§ **Request**: Please set down exactly the lines of the listing below from the line containing "color([0.90, 0.90, 0.89])" through the line containing "point = shown.matrix_world", both lines included, leaving out all other lines.

##### Input records #####

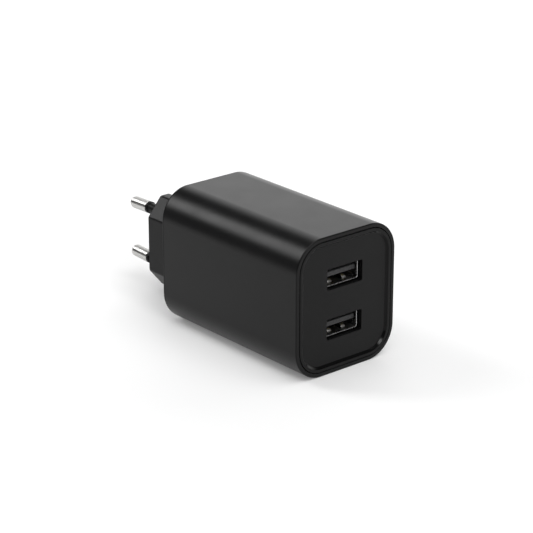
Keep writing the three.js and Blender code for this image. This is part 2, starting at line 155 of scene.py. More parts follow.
def filleted(corners, radius, steps=5):
    """A polygon with every corner rounded to a radius."""
    points = []
    count = len(corners)
    for index, corner in enumerate(corners):
        here = Vector(corner)
        to_last = (Vector(corners[index - 1]) - here).normalized()
        to_next = (Vector(corners[(index + 1) % count]) - here).normalized()
        half = to_last.angle(to_next) / 2
        centre = here + (to_last + to_next).normalized() * (radius / math.sin(half))
        first = here + to_last * (radius / math.tan(half)) - centre
        last = here + to_next * (radius / math.tan(half)) - centre
        sweep = first.angle_signed(last)
        for step in range(steps + 1):
            turned = first.copy()
            turned.rotate(Matrix.Rotation(-sweep * step / steps, 2))
            points.append(tuple(centre + turned))
    return points


def plug_outline(grow):
    """The neck's elongated octagon, grown or shrunk all round."""
    radius = 1.5
    x = PLUG_WIDTH / 2 + grow
    z = PLUG_HEIGHT / 2 + grow
    in_x = x - PLUG_CHAMFER_X - grow * 0.4
    in_z = z - PLUG_CHAMFER_Z - grow * 0.4
    corners = [(x, in_z), (in_x, z), (-in_x, z), (-x, in_z)]
    corners += [(-a, -b) for a, b in corners]
    return filleted(corners, max(0.2, radius + grow))


# ---- meshes ----------------------------------------------------------------------------------


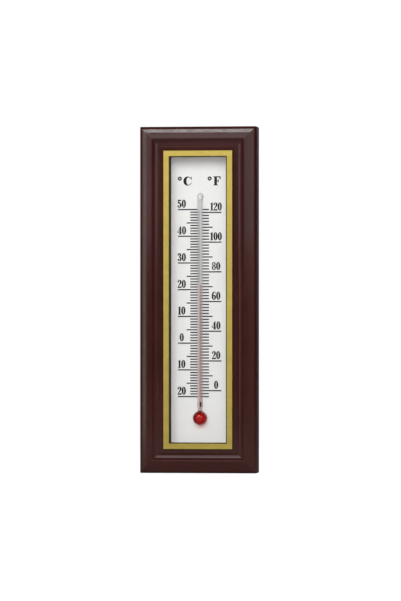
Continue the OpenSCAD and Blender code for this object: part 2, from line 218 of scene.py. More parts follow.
def node(tree, kind, links=None, **settings):
    """Adds a node with its settings. Each entry of links gives a socket a value or joins it to another."""
    made = tree.nodes.new(kind)
    for name, value in settings.items():
        setattr(made, name, value)
    for socket, value in (links or {}).items():
        if isinstance(value, bpy.types.NodeSocket):
            tree.links.new(value, made.inputs[socket])
        else:
            made.inputs[socket].default_value = value
    return made


def start_material(name):
    """A new material with an empty tree, and the place that its patterns are laid out on."""
    material = bpy.data.materials.new(name)
    material.use_nodes = True
    tree = material.node_tree
    tree.nodes.clear()
    return material, tree, node(tree, "ShaderNodeTexCoord").outputs["Object"]


def end_material(tree, shader):
    """Joins the last shader to the material's output."""
    node(tree, "ShaderNodeOutputMaterial", {"Surface": shader})


def grain(tree, place, size, detail=2.0, roughness=0.5):
    """Noise whose spots are about the given size across."""
    return node(
        tree,
        "ShaderNodeTexNoise",
        {"Vector": place, "Scale": 1 / size, "Detail": detail, "Roughness": roughness},
    ).outputs["Fac"]


def spread(tree, value, low, high, start=0.3, end=0.7):
    """A number that goes from low to high as a value goes from start to end. Most noise is in 0.3 to 0.7."""
    return node(
        tree,
        "ShaderNodeMapRange",
        {"Value": value, "From Min": start, "From Max": end, "To Min": low, "To Max": high},
    ).outputs["Result"]


# The Mix node has sockets of the same name for numbers, vectors and colours. These are the colours' places
MIX_A = 6
MIX_B = 7
MIX_COLOUR = 2


def mixed(tree, share, a, b):
    """Two colours mixed by a share, which is the share of the second."""
    made = node(tree, "ShaderNodeMix", {"Factor": share, MIX_A: a, MIX_B: b}, data_type="RGBA")
    return made.outputs[MIX_COLOUR]


def shade(colour, factor):
    """A colour made darker or lighter by a factor."""
    return opaque([min(1, v * factor) for v in colour])


def past_rectangle(tree, place, half_wide, half_high):
    """How far a point lies outside an upright rectangle round the middle, and less than nought inside it."""
    folded = node(tree, "ShaderNodeVectorMath", {0: place}, operation="ABSOLUTE").outputs["Vector"]
    corner = (half_wide, 0, half_high)
    past = node(tree, "ShaderNodeVectorMath", {0: folded, 1: corner}, operation="SUBTRACT")
    axes = node(tree, "ShaderNodeSeparateXYZ", {"Vector": past.outputs["Vector"]}).outputs
    return node(tree, "ShaderNodeMath", {0: axes["X"], 1: axes["Z"]}, operation="MAXIMUM").outputs["Value"]


def distance_from(tree, place, point):
    """How far each place is from a point."""
    return node(
        tree, "ShaderNodeVectorMath", {0: place, 1: point}, operation="DISTANCE"
    ).outputs["Value"]


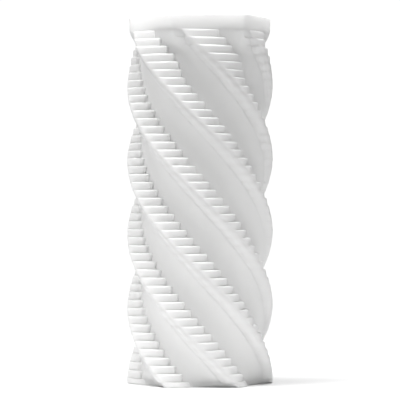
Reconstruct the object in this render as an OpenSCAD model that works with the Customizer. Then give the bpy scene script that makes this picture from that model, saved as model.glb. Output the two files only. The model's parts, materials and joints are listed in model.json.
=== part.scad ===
// Spiral fluted sleeve: a soft moulded tube with six left-handed ridges.
// Each ridge has a smooth concave flute on one side and a band of stepped ledges on the other.
// Origin at the middle of the foot, +Z up the bore.

/* [Sleeve] */
// Height from the foot to the top rim
height = 146; // [130:1:160]
// Diameter over the crests of the ridges
crest_d = 58; // [54:1:64]
// Diameter of the round bore, open at both ends
bore_d = 36; // [20:1:38]

/* [Spiral] */
// Number of ridges round the sleeve
ridges = 6; // [6:6]
// Turn of the ridges from foot to rim, in degrees, clockwise going up
twist_total = 300; // [240:5:330]
// Angle of a crest at the foot, anticlockwise from +X
crest_phase = 3; // [0:1:59]

/* [Flute] */
// Radius of the flute's floor as a share of the crest radius
floor_share = 0.765; // [0.76:0.005:0.82]
// Angle from a crest to the floor of the flute that follows it
floor_angle = 26; // [24:1:30]

/* [Ledges] */
// Wanted height of one ledge
ledge_h = 3.1; // [2.5:0.1:4]
// Angle that one ledge spans beyond its crest
ledge_angle = 19; // [16:1:20]
// Radius at a ledge's outer end as a share of the crest radius
ledge_end_share = 0.835; // [0.82:0.005:0.86]

/* [Ends] */
// Height of the plain six-sided band at the top
collar_h = 6.5; // [4:0.5:10]
// Height of the edge at the foot, where the ridges and flutes have no ledges
foot_h = 2; // [1.5:0.5:4]
// How far a side of the six-sided band at the top bows out beyond a straight line
side_bow = 1.2; // [0.5:0.1:2]

/* [Hidden] */

crest_r = crest_d / 2;
bore_r = bore_d / 2;
tooth_angle = 360 / ridges;
twist_per_mm = twist_total / height;

// The bands sit on a round seat, a little deeper than the flutes.
seat_r = 0.74 * crest_r;

// The ridges run between the foot and the collar, as a whole number of ledges.
ridge_h = height - foot_h - collar_h;
ledge_count = round(ridge_h / ledge_h);
ledge_step = ridge_h / ledge_count;
ledge_turn = ledge_step * twist_per_mm;

// The helical rebate under a band is narrower than the band by one ledge's turn.
rebate_start = -2;
rebate_end = ledge_angle - ledge_turn / 2;
flute_end = tooth_angle - 2.5;
flute_start = ledge_angle + 1;
rebate_points = 2;
flute_points = 7;
side_points = 8;
twist_slices = ledge_count;
over = 1;

function polar(r, a) = [r * cos(a), r * sin(a)];

// Radius of the flute at angle a after a crest: a parabola from the floor up to the next crest.
function flute_r(a) =
  crest_r * (floor_share + (1 - floor_share) * pow((a - floor_angle) / (tooth_angle - floor_angle), 2));

// The flute after the crest at angle start, from angle a0 to flute_end.
function flute_outline(start, a0) = [
  for (i = [0 : flute_points])
    let (a = a0 + (flute_end - a0) * i / flute_points)
    polar(flute_r(a), start + a)
];

// One ridge's share of the tube's outline: the rebate for the ledges, then the flute.
function rebated_tooth(start) = concat(
  [for (i = [0 : rebate_points])
    polar(seat_r, start + rebate_start + (rebate_end - rebate_start) * i / rebate_points)],
  flute_outline(start, rebate_end)
);

// The same share with no rebate: the crest, a ledge's outer face, then the flute.
function plain_tooth(start) = concat(
  [polar(crest_r, start), polar(ledge_end_share * crest_r, start + ledge_angle)],
  flute_outline(start, flute_start)
);

tube_outline = [for (k = [0 : ridges - 1]) each rebated_tooth(k * tooth_angle)];
foot_outline = [for (k = [0 : ridges - 1]) each plain_tooth(k * tooth_angle)];

// One ledge seen from above, with its crest at angle a. It reaches a little past the crest,
// into the flute behind it, so that the steps show along the crest too.
function ledge_outline(a) = [
  polar(seat_r, a - 5.5),
  polar(0.94 * crest_r, a - 5),
  polar(crest_r, a),
  polar(ledge_end_share * crest_r, a + ledge_angle),
  polar(seat_r, a + ledge_angle + 1),
  polar(seat_r, a + ledge_angle * 2 / 3),
  polar(seat_r, a + ledge_angle / 3),
  polar(seat_r, a)
];

// The collar's six-sided outline, with its corners on the crests and its sides bowed out a little.
function bowed_r(t) =
  crest_r * cos(tooth_angle / 2) / cos((t - 0.5) * tooth_angle) + side_bow * 4 * t * (1 - t);
collar_outline = [
  for (k = [0 : ridges - 1], i = [0 : side_points - 1])
    polar(bowed_r(i / side_points), (k + i / side_points) * tooth_angle)
];

// Angle of the first ridge's crest at height z.
function crest_at(z) = crest_phase - z * twist_per_mm;

// Lifts its children to height z and turns them to where the crests are there.
module at_height(z) {
  translate([0, 0, z])
    rotate([0, 0, crest_at(z)])
      children();
}

module bore() {
  translate([0, 0, -over])
    cylinder(r = bore_r, h = height + 2 * over);
}

module fluted_tube() {
  color([0.93, 0.93, 0.92])
    difference() {
      at_height(foot_h)
        linear_extrude(height = ridge_h, twist = ridge_h * twist_per_mm, slices = twist_slices)
          polygon(tube_outline);
      bore();
    }
}

module ledge_band(k) {
  color([0.97, 0.97, 0.96])
    for (i = [0 : ledge_count - 1])
      translate([0, 0, foot_h + i * ledge_step])
        linear_extrude(height = ledge_step)
          polygon(ledge_outline(crest_at(foot_h + (i + 0.5) * ledge_step) + (k - 1) * tooth_angle));
}

module top_collar() {
  color([0.95, 0.95, 0.94])
    difference() {
      at_height(height - collar_h)
        linear_extrude(height = collar_h)
          polygon(collar_outline);
      bore();
    }
}

module base_ring() {
  color([0.90, 0.90, 0.89])
    difference() {
      at_height(0)
        linear_extrude(height = foot_h)
          polygon(foot_outline);
      bore();
    }
}

fluted_tube();
for (k = [1 : ridges])
  ledge_band(k);
top_collar();
base_ring();
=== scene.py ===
import json
import math

import bpy
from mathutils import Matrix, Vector


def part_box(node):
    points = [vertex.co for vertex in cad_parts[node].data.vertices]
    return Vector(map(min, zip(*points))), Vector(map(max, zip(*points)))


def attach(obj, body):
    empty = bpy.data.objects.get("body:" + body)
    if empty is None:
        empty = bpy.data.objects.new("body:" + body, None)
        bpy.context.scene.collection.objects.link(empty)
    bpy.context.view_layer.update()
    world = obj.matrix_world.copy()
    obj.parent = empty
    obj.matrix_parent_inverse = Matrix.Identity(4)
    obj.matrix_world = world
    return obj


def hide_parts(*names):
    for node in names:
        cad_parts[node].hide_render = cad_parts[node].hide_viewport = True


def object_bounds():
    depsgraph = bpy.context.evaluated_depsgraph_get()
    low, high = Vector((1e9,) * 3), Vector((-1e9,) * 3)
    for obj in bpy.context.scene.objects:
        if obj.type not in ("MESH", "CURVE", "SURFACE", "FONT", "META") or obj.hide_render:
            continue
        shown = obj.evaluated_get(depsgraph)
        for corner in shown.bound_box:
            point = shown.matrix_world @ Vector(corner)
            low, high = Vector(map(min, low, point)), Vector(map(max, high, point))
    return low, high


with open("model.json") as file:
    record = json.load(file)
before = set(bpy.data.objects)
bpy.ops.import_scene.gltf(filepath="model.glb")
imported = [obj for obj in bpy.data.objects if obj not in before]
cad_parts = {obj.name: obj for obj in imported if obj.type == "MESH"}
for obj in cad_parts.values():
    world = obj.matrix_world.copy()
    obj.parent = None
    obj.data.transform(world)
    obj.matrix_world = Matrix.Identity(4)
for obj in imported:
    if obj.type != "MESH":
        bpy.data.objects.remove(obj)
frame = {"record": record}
cad_low, cad_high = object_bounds()

# ---------------------------------------------------------------- driving dimensions
# Lengths are in metres, angles in degrees, and shares are of the crest radius.
MM = 0.001
CREST_R = (cad_high.x - cad_low.x) / 2
HEIGHT = cad_high.z
FOOT_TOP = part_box("base_ring")[1].z
COLLAR_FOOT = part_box("top_collar")[0].z
MOUNTS = frame["record"]["mounts"]
BORE_R = next(m["dims"]["r_mm"] for m in MOUNTS if m["kind"] == "bore") * MM

RIDGES = 6
TOOTH = 360 / RIDGES
TWIST = 300
CREST_PHASE = 3
LEDGES = 44

# Tooth: a rounded stepped nose from its crest down to an edge, a short drop, then a smooth flute.
EDGE_ANGLE = 17.0
EDGE_SHARE = 0.85
NOSE_POWER = 1.5
FLOOR_SHARE = 0.785
FLOOR_ANGLE = 28.0
FLUTE_POWER = 2.0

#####

§ **Correct answer**:
  color([0.90, 0.90, 0.89])
    difference() {
      at_height(0)
        linear_extrude(height = foot_h)
          polygon(foot_outline);
      bore();
    }
}

fluted_tube();
for (k = [1 : ridges])
  ledge_band(k);
top_collar();
base_ring();
=== scene.py ===
import json
import math

import bpy
from mathutils import Matrix, Vector


def part_box(node):
    points = [vertex.co for vertex in cad_parts[node].data.vertices]
    return Vector(map(min, zip(*points))), Vector(map(max, zip(*points)))


def attach(obj, body):
    empty = bpy.data.objects.get("body:" + body)
    if empty is None:
        empty = bpy.data.objects.new("body:" + body, None)
        bpy.context.scene.collection.objects.link(empty)
    bpy.context.view_layer.update()
    world = obj.matrix_world.copy()
    obj.parent = empty
    obj.matrix_parent_inverse = Matrix.Identity(4)
    obj.matrix_world = world
    return obj


def hide_parts(*names):
    for node in names:
        cad_parts[node].hide_render = cad_parts[node].hide_viewport = True


def object_bounds():
    depsgraph = bpy.context.evaluated_depsgraph_get()
    low, high = Vector((1e9,) * 3), Vector((-1e9,) * 3)
    for obj in bpy.context.scene.objects:
        if obj.type not in ("MESH", "CURVE", "SURFACE", "FONT", "META") or obj.hide_render:
            continue
        shown = obj.evaluated_get(depsgraph)
        for corner in shown.bound_box:
            point = shown.matrix_world @ Vector(corner)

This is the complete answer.